January 1, 2023 at 6:10 pm |
Simon Webb is unfortunately a grifter. He would be right about Blair, Cameron et al.’s bombing of Libya opening up slave markets in that country- in the same way that I largely blame Blair’s Iraq “campaign” for the rise of ISIS.
January 1, 2023 at 7:04 pm |
That was actually me stating that Blair was responsible for mass immigration and the enslavement of Africans. I think Webb just swallowed the old lie that it was Blair who started it all as a deliberate police to change Britain’s ethnic demographics to spite the Tories.
January 2, 2023 at 10:36 am
If what SW said was true about Blair, then why did he prioritise Polish and Lithuanian immigration over Somalis, Nigerians and Pakistanis?
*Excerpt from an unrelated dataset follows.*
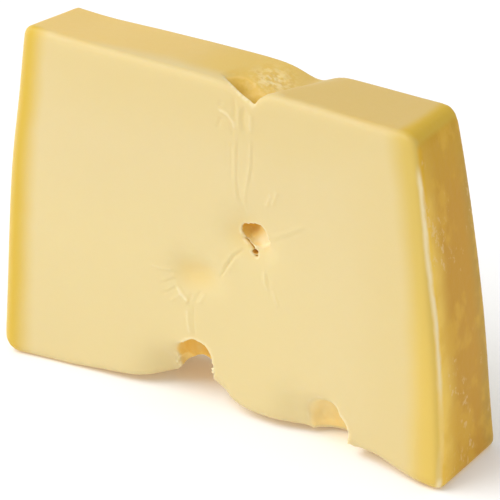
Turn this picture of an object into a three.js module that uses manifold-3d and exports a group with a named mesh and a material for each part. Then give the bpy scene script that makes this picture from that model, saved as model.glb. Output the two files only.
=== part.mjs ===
// A wedge of large-eyed semi-hard cheese, cut right across the wheel and stood on its longer rind-to-rind
// edge. It is one solid: a slab that narrows towards its crown, with swollen rind ends, softly rounded
// edges, a hollowed underside, and gas holes ("eyes") that the cuts opened.
//
// Millimetres, +Z up. X runs from one rind end to the other, and the front, the broad face with the open
// eye, looks along -Y. The origin is at the middle of the wedge's footprint.
import * as THREE from "three";
import { mergeVertices } from "three/addons/utils/BufferGeometryUtils.js";
import Module from "manifold-3d";

// The slab, before its ends swell and its eyes are opened.
const height = 87.2;
const foot = { length: 131.8, left: 29, right: 29.4 }; // length rind to rind, thickness at each end
const crown = { length: 115.6, left: 18.6, right: 21.4 };
const crownOffset = { x: -4, y: 1.7 }; // how far the crown's middle lies from the foot's
const endToe = 2.2; // how far each end's rear edge lies inside its front edge
const endBulge = 1.3; // how far each rind end swells past the straight line at mid height
const edgeRadius = 3;

// The underside is flat at both feet and hollowed between them. The front is dished towards its foot.
const hollow = { middle: -4, halfSpan: 42, rise: 2 };
const dish = { middle: -2, halfSpan: 60, depth: 5 };

// The gas holes that the cuts opened. Each has its place on a face, how deep its centre lies under that
// face, its half-sizes, and its heading about Z. Places are [x, z] on the front and [x, y] on the crown.
const eyes = {
  crownTrough: { face: "crown", at: [16.7, 0], depth: -2.8, half: [20, 6, 5.8], turn: 64 },
  crownPocket: { face: "crown", at: [10.8, -8.9], depth: 0.2, half: [5.8, 5.2, 5.6], turn: 20 },
  facePocket: { face: "front", at: [10.2, 47.7], depth: 3.6, half: [4, 6.2, 4.4], turn: 20 },
  footPocket: { face: "front", at: [-8.6, 9.6], depth: 4.5, half: [5.9, 8.2, 6.5], turn: 0 },
  footSlot: { face: "front", at: [-9.5, 1.7], depth: 4.6, half: [6.2, 9.6, 5.8], turn: 6 },
  sidePocket: { face: "front", at: [32.2, 3.1], depth: 4.8, half: [7.6, 8, 6.2], turn: -8 },
};

// The dents, where the skin has sunk towards an eye: how deep each is, and how far round it is felt.
const dents = [
  { face: "crown", at: [8, -14], depth: 1.6, reach: 6 },
  { face: "crown", at: [21.8, 12], depth: 1.4, reach: 5 },
  { face: "front", at: [11, 82], depth: 1.8, reach: 6 },
  { face: "front", at: [6, 49], depth: 1.8, reach: 6 },
  { face: "front", at: [-9.7, 36], depth: 3, reach: 5 },
  { face: "front", at: [-13.8, 4.2], depth: 3.6, reach: 7.5 },
  { face: "front", at: [24, 1], depth: 3.2, reach: 7 },
];

// How finely the surface is faceted.
const faceStep = 4.8; // the longest facet on the broad faces
const roundSteps = 2; // facets across each half of a rounded edge
const eyeSegments = 20;

const paste = new THREE.MeshStandardMaterial({ color: 0xf0dca3, roughness: 0.45, metalness: 0 });

const { lerp, degToRad } = THREE.MathUtils;
const thickest = Math.max(foot.left, foot.right);

// How far a stretch's hump stands at a place along it, from 0 at its ends to 1 at its middle.
const humpAt = (x, { middle, halfSpan }) => Math.max(0, 1 - ((x - middle) / halfSpan) ** 2);

// Bends a point of the straight block into the wedge: its taper, toe, bulge, dish and hollow.
function shape(point) {
  const up = point.z / height;
  const along = point.x / foot.length; // -1/2 at the left rind, 1/2 at the right
  const across = point.y / thickest; // -1/2 on the front, 1/2 on the rear
  const share = along + 0.5;
  const thickness = lerp(lerp(foot.left, foot.right, share), lerp(crown.left, crown.right, share), up);
  const length = lerp(foot.length, crown.length, up) + 2 * endBulge * Math.sin(Math.PI * up);
  const toe = endToe * (across + 0.5);
  point.x = crownOffset.x * up + along * (length - 2 * toe);
  point.y = crownOffset.y * up + across * thickness;
  point.y += dish.depth * humpAt(point.x, dish) * (0.5 - across) * (1 - up);
  point.z += hollow.rise * humpAt(point.x, hollow) * (1 - up);
  return point;
}

// For each face, the way into the paste, and the point at a place on it.
const faces = {
  front: {
    inward: new THREE.Vector3(0, 1, 0),
    pointAt: ([x, z]) => shape(new THREE.Vector3(x, -thickest / 2, z)),
  },
  crown: {
    inward: new THREE.Vector3(0, 0, -1),
    pointAt: ([x, y]) => shape(new THREE.Vector3(x, y, height)),
  },
};

// Sinks a point of the wedge's surface with the dents near it.
function sink(point) {
  const start = point.clone();
  for (const { face, at, depth, reach } of dents) {
    const { inward, pointAt } = faces[face];
    const apart = start.distanceTo(pointAt(at));
    point.addScaledVector(inward, depth * Math.exp(-(apart ** 2) / (2 * reach ** 2)));
  }
  return point;
}

// Facets along one side of the block: the even ones between the roundings, and both roundings.
const facetsAlong = (size) => Math.ceil((size - 2 * edgeRadius) / faceStep) + 2 * roundSteps;

// Turns the even spacing of a unit box, from -1/2 to 1/2, into one with equal angles in each rounding.
function spaced(even, size) {
  const facets = facetsAlong(size);
  const index = Math.round((even + 0.5) * facets);
  const flat = size / 2 - edgeRadius;
  const fromEnd = Math.min(index, facets - index);
  if (fromEnd >= roundSteps) return (flat * (2 * index - facets)) / (facets - 2 * roundSteps);
  const angle = (Math.PI / 4) * (1 - fromEnd / roundSteps);
  return Math.sign(even) * (flat + edgeRadius * Math.tan(angle));
}

// Brings a point of the square block's surface onto the rounded block's.
function roundOff(point, size) {
  const flat = size.clone().multiplyScalar(0.5).subScalar(edgeRadius);
  const core = point.clone().clamp(flat.clone().negate(), flat);
  return point.sub(core).setLength(edgeRadius).add(core);
}

function makeSlab() {
  const size = new THREE.Vector3(foot.length, thickest, height);
  const geometry = new THREE.BoxGeometry(1, 1, 1, ...size.toArray().map(facetsAlong));
  const position = geometry.getAttribute("position");
  const point = new THREE.Vector3();
  for (let i = 0; i < position.count; i++) {
    point.fromBufferAttribute(position, i);
    point.set(spaced(point.x, size.x), spaced(point.y, size.y), spaced(point.z, size.z));
    roundOff(point, size);
    point.z += height / 2;
    position.setXYZ(i, ...sink(shape(point)));
  }
  return geometry;
}

function makeEye({ face, at, depth, half, turn }) {
  const { inward, pointAt } = faces[face];
  const centre = pointAt(at).addScaledVector(inward, depth);
  const geometry = new THREE.SphereGeometry(1, eyeSegments, eyeSegments / 2);
  geometry.scale(...half);
  geometry.rotateZ(degToRad(turn));
  geometry.translate(...centre);
  return geometry;
}

const wasm = await Module();
wasm.setup();

function toSolid(geometry) {
  const bare = new THREE.BufferGeometry();
  bare.setAttribute("position", geometry.getAttribute("position"));
  bare.setIndex(geometry.index);
  const merged = mergeVertices(bare);
  const vertProperties = merged.getAttribute("position").array;
  const triVerts = new Uint32Array(merged.index.array);
  return new wasm.Manifold(new wasm.Mesh({ numProp: 3, vertProperties, triVerts }));
}

function toGeometry(solid) {
  const { vertProperties, triVerts } = solid.getMesh();
  const geometry = new THREE.BufferGeometry();
  geometry.setAttribute("position", new THREE.BufferAttribute(vertProperties, 3));
  geometry.setIndex(new THREE.BufferAttribute(triVerts, 1));
  geometry.computeVertexNormals();
  return geometry;
}

function makeWedge() {
  let solid = toSolid(makeSlab());
  for (const eye of Object.values(eyes)) solid = solid.subtract(toSolid(makeEye(eye)));
  const wedge = new THREE.Mesh(toGeometry(solid), paste);
  wedge.name = "cheese_wedge";
  return wedge;
}

const cheese = new THREE.Group();
cheese.add(makeWedge());
export default cheese;
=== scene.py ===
import itertools
import math
import time

import bmesh
import bpy
import numpy as np
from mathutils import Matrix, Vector, bvhtree, kdtree


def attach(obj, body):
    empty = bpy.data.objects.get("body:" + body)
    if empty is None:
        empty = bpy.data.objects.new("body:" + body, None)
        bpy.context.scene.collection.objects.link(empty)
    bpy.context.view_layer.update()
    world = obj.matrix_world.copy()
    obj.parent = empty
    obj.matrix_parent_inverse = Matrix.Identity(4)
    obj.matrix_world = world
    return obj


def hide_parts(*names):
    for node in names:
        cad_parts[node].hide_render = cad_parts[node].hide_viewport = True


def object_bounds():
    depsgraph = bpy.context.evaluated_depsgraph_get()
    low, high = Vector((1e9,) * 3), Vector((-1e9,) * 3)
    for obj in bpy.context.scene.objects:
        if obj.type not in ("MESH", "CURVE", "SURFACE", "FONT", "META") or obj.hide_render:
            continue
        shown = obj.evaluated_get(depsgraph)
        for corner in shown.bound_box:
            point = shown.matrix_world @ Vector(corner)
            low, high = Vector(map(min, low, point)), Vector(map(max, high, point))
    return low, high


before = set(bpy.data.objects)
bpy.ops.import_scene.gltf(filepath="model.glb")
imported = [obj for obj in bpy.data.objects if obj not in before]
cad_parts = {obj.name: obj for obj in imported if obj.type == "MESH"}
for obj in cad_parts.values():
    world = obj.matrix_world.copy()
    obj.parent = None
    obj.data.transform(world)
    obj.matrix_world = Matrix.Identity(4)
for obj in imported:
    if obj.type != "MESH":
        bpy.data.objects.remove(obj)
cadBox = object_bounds()
started = time.time()
scene = bpy.context.scene
mm = 0.001


def say(words):
    print(f"[{time.time() - started:6.1f} s] {words}")


def lerp(a, b, t):
    return a + (b - a) * t


def smooth(x, low, high):  # 0 below low, 1 above high, and a soft step between
    t = np.clip((x - low) / (high - low), 0, 1)
    return t * t * (3 - 2 * t)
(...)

If anything it is Boris Johnson who has led to record immigration into this country! To his credit, SW has been very critical of BJ’s policies (probably b/c he himself is something like English Democrat, IE much further right than any Tory MP except perhaps Desmond Swain).
January 2, 2023 at 11:13 am
Quite. And the switch from Black African to eastern European immigration by Blair was attacked as racist by the Groaniad.